The Linear Funnel Is Broken

The standard sales funnel served its purpose when software was sold once and maintained forever. But recurring revenue changed the economics fundamentally. In a SaaS business, the initial close is just the beginning of the revenue relationship. Net Revenue Retention — the metric that separates good SaaS from great SaaS — depends entirely on what happens after the deal closes.

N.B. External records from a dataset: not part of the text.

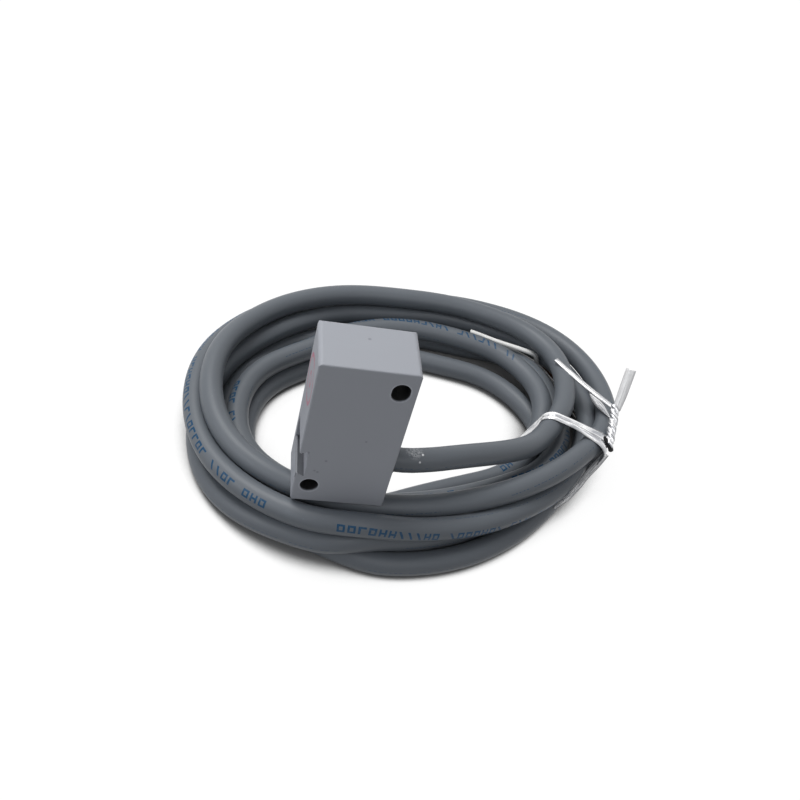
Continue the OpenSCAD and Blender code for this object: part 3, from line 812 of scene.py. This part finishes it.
def tube_tree():
    """Geometry nodes that sweep a round jacket along a line and note the place along and round it."""
    tree = bpy.data.node_groups.new("Jacket along a line", "GeometryNodeTree")
    socket(tree, "Line", "Geometry")
    socket(tree, "Radius", "Float", 0.00245)
    socket(tree, "Sides", "Int", 24)
    socket(tree, "Finish", "Material")
    socket(tree, "Jacket", "Geometry", output=True)
    work = Shader(tree)
    given = work.add("NodeGroupInput").outputs
    out = work.add("NodeGroupOutput").inputs
    upright = work.add("GeometryNodeSetCurveNormal", {"Curve": given["Line"]})
    upright.mode = "Z_UP"
    far = work.add("GeometryNodeSplineParameter").outputs["Length"]
    curve, along = noted(work, upright.outputs[0], "Along", far)
    ring = work.add("GeometryNodeCurvePrimitiveCircle", {"Resolution": given["Sides"],
                                                         "Radius": given["Radius"]})
    turn = work.times(work.add("GeometryNodeSplineParameter").outputs["Factor"], math.tau)
    ring, angle = noted(work, ring.outputs["Curve"], "Angle", turn)
    swept = work.add("GeometryNodeCurveToMesh", {"Curve": curve, "Profile Curve": ring, "Fill Caps": True})
    # On the far half of the jacket the side is moved past the print's height, so nothing is printed.
    hidden = work.below(work.math("COSINE", angle), 0.0)
    side = work.plus(work.times(work.math("SINE", angle), given["Radius"]),
                     work.times(hidden, given["Radius"], 4.0))
    geometry = swept.outputs["Mesh"]
    for name, value in (("along", along), ("side", side)):
        named = work.add("GeometryNodeStoreNamedAttribute",
                         {"Geometry": geometry, "Name": name, "Value": value},
                         data_type="FLOAT", domain="POINT")
        geometry = named.outputs["Geometry"]
    real = work.add("GeometryNodeRealizeInstances", {"Geometry": geometry})
    soft = work.add("GeometryNodeSetShadeSmooth", {"Geometry": real.outputs["Geometry"]})
    done = work.add("GeometryNodeSetMaterial", {"Geometry": soft.outputs["Geometry"],
                                                "Material": given["Finish"]})
    work.links.new(done.outputs["Geometry"], out["Jacket"])
    return tree


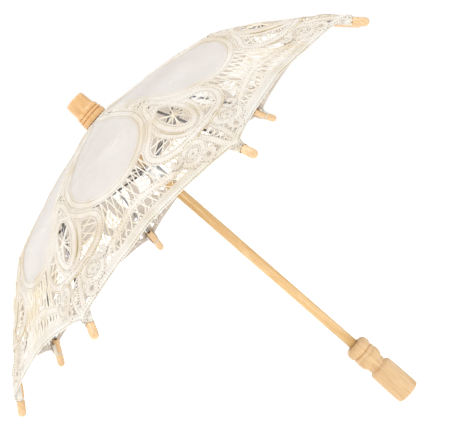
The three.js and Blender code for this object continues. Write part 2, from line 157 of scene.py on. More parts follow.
def cloth_line():
    shares = np.linspace(0, 1, 240)
    line = [(6.2, CLOTH_TOP_Z)]
    line += [cloth_point(INNER, share) for share in shares[3:]]
    elbow_at = len(line) - 1
    line += [cloth_point(OUTER, share) for share in shares[1:]]
    line = np.array(line)
    run = np.hypot(*np.diff(line, axis=0).T)
    s = line[0, 0] + np.concatenate([[0], np.cumsum(run)])
    return s, line, s[elbow_at]


LINE_S, LINE, ELBOW_S = cloth_line()
WAIST_S = LINE_S[-1] - WAIST


def line_at(s):
    return np.interp(s, LINE_S, LINE[:, 0]), np.interp(s, LINE_S, LINE[:, 1])


def width_at(s):
    """Half the panel's width, from its middle to the rib."""
    return line_at(s)[0] * math.sin(HALF)


def hem_s(u):
    return WAIST_S - HEM_RISE * np.sqrt(np.clip(1 - u, 0, 1))


# ---- Paths on the flat panel: s along the rib from the top, w across from the panel's middle ----
def curve(points, step=STEP):
    """A smooth curve through the points, with even steps."""
    p = np.array(points, float)
    p = np.vstack([2 * p[0] - p[1], p, 2 * p[-1] - p[-2]])
    out = []
    for i in range(1, len(p) - 2):
        a, b, c, d = p[i - 1 : i + 3]
        for t in np.linspace(0, 1, 12, endpoint=False):
            out.append(
                0.5 * (2 * b + (c - a) * t + (2 * a - 5 * b + 4 * c - d) * t**2 + (3 * b - a - 3 * c + d) * t**3)
            )
    out.append(p[-2])
    return even(np.array(out), step)


def even(points, step=STEP):
    run = np.hypot(*np.diff(points, axis=0)[:, :2].T)
    at = np.concatenate([[0], np.cumsum(run)])
    n = max(2, int(round(at[-1] / step)) + 1)
    target = np.linspace(0, at[-1], n)
    return np.stack([np.interp(target, at, points[:, k]) for k in range(points.shape[1])], 1)


def from_rib(pairs):
    """Points given as (s, distance from the rib)."""
    return [(s, float(width_at(s)) - d) for s, d in pairs]


def ellipse(centre, a_s, a_w, start, end, count=40):
    angles = np.radians(np.linspace(start, end, count))
    return np.stack([centre[0] + a_s * np.sin(angles), centre[1] + a_w * np.cos(angles)], 1)


def share_point(path, share):
    run = np.hypot(*np.diff(path, axis=0)[:, :2].T)
    at = np.concatenate([[0], np.cumsum(run)])
    return np.array([np.interp(share * at[-1], at, path[:, k]) for k in range(2)])


def beside(path, distance):
    """The path moved sideways: positive is to the left of its direction, as s points up and w points left."""
    t = np.gradient(path[:, :2], axis=0)
    t /= np.maximum(np.hypot(*t.T), 1e-9)[:, None]
    return path[:, :2] + np.stack([-t[:, 1], t[:, 0]], 1) * distance


def part_of(path, s_low=-1.0, s_high=400.0, w_low=-0.5, w_high=400.0):
    keep = (path[:, 0] > s_low) & (path[:, 0] < s_high) & (path[:, 1] > w_low) & (path[:, 1] < w_high)
    return path[keep]


MEDALLION_S = 161.5
MEDALLION = (41.5, 46.0)
ASIDE = TAPE + 0.5
straight = from_rib([(14, 3.4), (24, 4.6), (34, 5.4), (46, 5.8), (70, 6.0), (100, 6.9), (126, 8.9), (144, 10.2)])
outline = curve(straight + [tuple(p) for p in ellipse((MEDALLION_S, 0), *MEDALLION, 4, 90, 12)])
outline[-1, 1] = 0
loop_start = from_rib([(150, -3), (155.5, 1.0), (161, 5.6)])
loop_side = [tuple(p) for p in ellipse((MEDALLION_S, 0), MEDALLION[0] + ASIDE, MEDALLION[1] + ASIDE, 17, 50, 6)]
loop_end = [(207.5, 33), (215, 33), (222.5, 37), (229.5, 44.5), (233.6, 55), (235.6, 66), (236, 77)]
loop = curve(loop_start + loop_side + loop_end + from_rib([(235.6, 3), (235.3, -4)]))
OVAL_S = 199.0
oval = curve(from_rib([(172.6, -3), (173.4, 2), (179, 8.6), (188, 12.2), (199, 13.2), (210, 12.2), (219, 8.6), (224.6, 2), (225.4, -3)]))
ring_places = [(165.4, -3), (166.4, 3), (172.5, 12.0), (185, 18.4), (199, 20.4), (213, 18.4), (225.5, 12.0), (231, 3), (232, -3)]
oval_ring = curve(from_rib(ring_places))
arch = curve([(250.5, 51), (248.8, 42), (245.6, 32), (241.2, 20), (237.4, 9), (236, 0), (236.4, -3)])
LOBE = (250.4, 62.6)
LOBE_R = 11.0
CORNER_RING = (265.5, 72.5)
lobe = curve([tuple(p) for p in ellipse(LOBE, LOBE_R, LOBE_R, 200, 560, 15)])
lobe_heart = curve([tuple(p) for p in ellipse(LOBE, 3.4, 3.4, 20, 380, 13)], 0.9)
corner = curve(from_rib([(238, 9.0), (250, 7.0), (262, 6.0), (272, 4.4), (279, 1.6), (282, -0.5)]))


def hem_path(from_edge, u_low=-0.03, u_high=1.0):
    u = np.linspace(u_low, u_high, 90)
    s = hem_s(np.abs(u))
    return even(np.stack([s - from_edge, u * width_at(s)], 1))


hem = hem_path(HEM / 2)
inner_hem = hem_path(HEM + 2.4, u_high=0.6)
curl = curve([tuple(p) for p in ellipse((243.4, 48), 4.2, 4.2, -60, 250, 12)], 0.9)
small_ring = curve([tuple(p) for p in ellipse(CORNER_RING, 4.6, 4.6, 120, 480, 13)], 0.9)


# ---- Flat pieces: vertices (s, w, height over the cloth), with faces, texture places and materials ----
CLOTH_SLOT, TAPE_SLOT, THREAD_SLOT, HEM_SLOT, GOLD_SLOT, UNDERSIDE_SHADE_SLOT = range(6)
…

Yet the tools most teams use still reflect the old model. CRM platforms are built as systems of record for sales activity, not systems of intelligence for the full revenue lifecycle. They can tell you how many emails a rep sent, but not whether a customer is realising the value they were promised. Pipeline dashboards show where deals sit today, but not how they flow, how long they’ve been idle, or where the structural bottlenecks are.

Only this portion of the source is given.